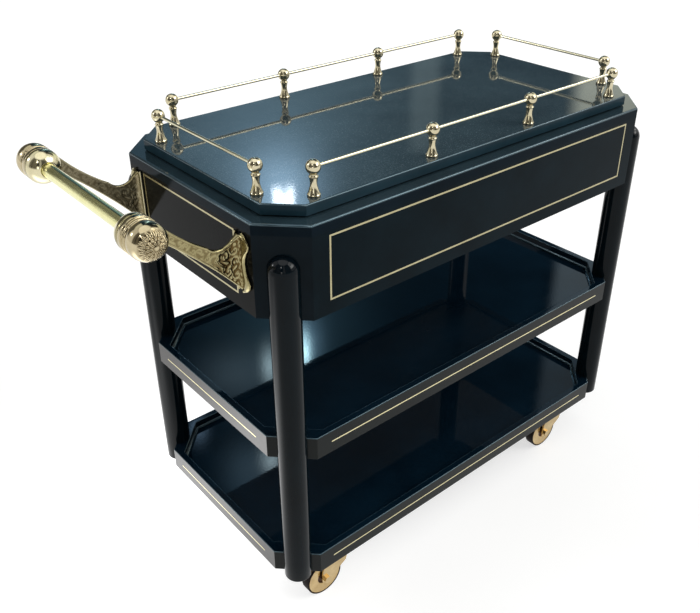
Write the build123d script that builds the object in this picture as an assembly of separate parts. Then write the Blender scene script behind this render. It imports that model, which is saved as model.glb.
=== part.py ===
from build123d import *
import math
import os

# A bread cart: a long eight-sided case with a slab top and a brass gallery,
# two lower trays between four round legs, a brass push handle at one end
# and four swivel casters.  Millimetres, +Z up, floor at zero.
# Left is the handle end, front is the side with negative y.

# Heights, stacked from the floor up
caster_height = 102.0
tray_height = 44.0
lower_bay = 220.0
upper_bay = 226.5
apron_height = 136.0
ledge_thickness = 18.0
shadow_gap = 2.5
slab_thickness = 17.0

# Outline of the case, with its corners cut off at 45 degrees
case_half_length = 450.0
case_half_width = 238.0
case_corner_cut = 60.8
board_thickness = 18.0
case_floor_thickness = 9.0
case_floor_recess = 3.5

# Slab top and the narrow dark step under it
slab_inset = 24.5
shadow_inset = 8.0
slab_edge_round = 2.0
ledge_edge_round = 3.0

# Legs
leg_diameter = 48.6
leg_inset = 31.6
leg_inset_side = 30.4
leg_top_below_ledge = 47.5
leg_groove_clearance = 0.15

# Trays
tray_inset = 3.7
rim_width = 13.0
well_depth = 17.0
well_corner_cut = 67.0

# Brass lines let into the wood
inlay_depth = 1.5
apron_line_width = 3.0
tray_line_width = 2.0
apron_line_end_gap = 30.7
end_panel_line_end_gap = 43.2
apron_line_top_gap = 6.0
apron_line_low_gap = 23.0
tray_line_long_gap = 8.3
tray_line_end_gap = 9.3

# Gallery posts and rods
post_foot_radius = 10.2
post_waist_radius = 5.3
post_collar_radius = 7.7
post_collar_height = 25.5
post_ball_radius = 11.0
post_ball_height = 43.9
post_sides = 12
rod_diameter = 5.4
side_post_inset = 18.5
side_post_from_corner = 28.06
end_post_inset = 16.5
end_post_from_corner = 29.76

# Push handle
bar_diameter = 22.0
bar_reach = 153.4
bar_above_ledge = 24.5
bar_fit_clearance = 0.05
knob_radius = 27.0
cup_start_radius = 13.0
cup_centre_past_arm = 4.0
arm_beside_line = 11.0
arm_thickness = 6.0
collar_length = 8.0
groove_radius = 24.8
groove_length = 4.0
ring_radius = 26.5
dome_centre_past_arm = 33.0
flange_thickness = 4.0
flange_sweep_radius = 14.0
arm_upper_angle = 23.0
arm_lower_angle = 35.0
arm_seat_depth = 0.5
arm_upper_bow = 3.9
arm_lower_bow = 4.5
arm_shoulder_reach = 54.0
arm_shoulder_drop = 30.0
arm_hollow_reach = 34.0
arm_hollow_drop = 40.0
arm_root_reach = 13.0
arm_root_drop = 31.0
flange_top_drop = 22.0
flange_low_drop = 119.0
flange_top_width = 19.0
flange_top_slope = 7.0
flange_lobe_width = 28.0
flange_waist_width = 15.0
flange_low_width = 18.0
flange_low_slope = 4.0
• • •
Return exactly, please, the lines of the material from the first one down to and including the line where "end_post_from_corner = 29.76" appears.

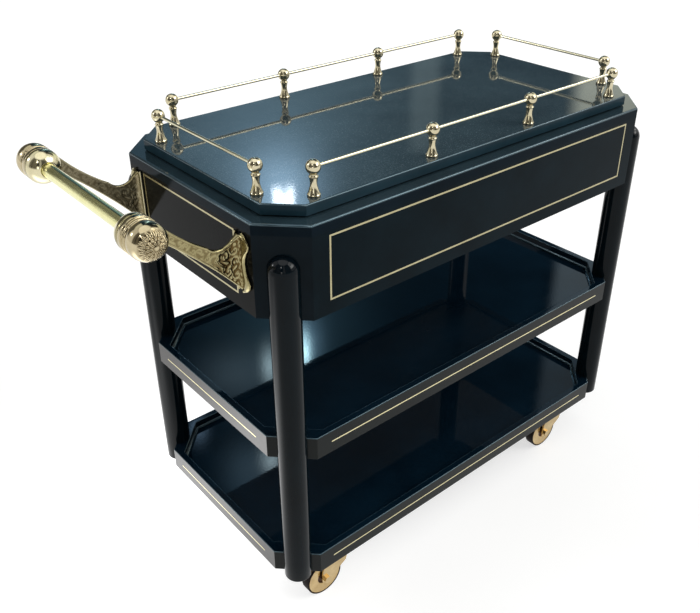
Write the build123d script that builds the object in this picture as an assembly of separate parts. Then write the Blender scene script behind this render. It imports that model, which is saved as model.glb.
=== part.py ===
from build123d import *
import math
import os

# A bread cart: a long eight-sided case with a slab top and a brass gallery,
# two lower trays between four round legs, a brass push handle at one end
# and four swivel casters.  Millimetres, +Z up, floor at zero.
# Left is the handle end, front is the side with negative y.

# Heights, stacked from the floor up
caster_height = 102.0
tray_height = 44.0
lower_bay = 220.0
upper_bay = 226.5
apron_height = 136.0
ledge_thickness = 18.0
shadow_gap = 2.5
slab_thickness = 17.0

# Outline of the case, with its corners cut off at 45 degrees
case_half_length = 450.0
case_half_width = 238.0
case_corner_cut = 60.8
board_thickness = 18.0
case_floor_thickness = 9.0
case_floor_recess = 3.5

# Slab top and the narrow dark step under it
slab_inset = 24.5
shadow_inset = 8.0
slab_edge_round = 2.0
ledge_edge_round = 3.0

# Legs
leg_diameter = 48.6
leg_inset = 31.6
leg_inset_side = 30.4
leg_top_below_ledge = 47.5
leg_groove_clearance = 0.15

# Trays
tray_inset = 3.7
rim_width = 13.0
well_depth = 17.0
well_corner_cut = 67.0

# Brass lines let into the wood
inlay_depth = 1.5
apron_line_width = 3.0
tray_line_width = 2.0
apron_line_end_gap = 30.7
end_panel_line_end_gap = 43.2
apron_line_top_gap = 6.0
apron_line_low_gap = 23.0
tray_line_long_gap = 8.3
tray_line_end_gap = 9.3

# Gallery posts and rods
post_foot_radius = 10.2
post_waist_radius = 5.3
post_collar_radius = 7.7
post_collar_height = 25.5
post_ball_radius = 11.0
post_ball_height = 43.9
post_sides = 12
rod_diameter = 5.4
side_post_inset = 18.5
side_post_from_corner = 28.06
end_post_inset = 16.5
end_post_from_corner = 29.76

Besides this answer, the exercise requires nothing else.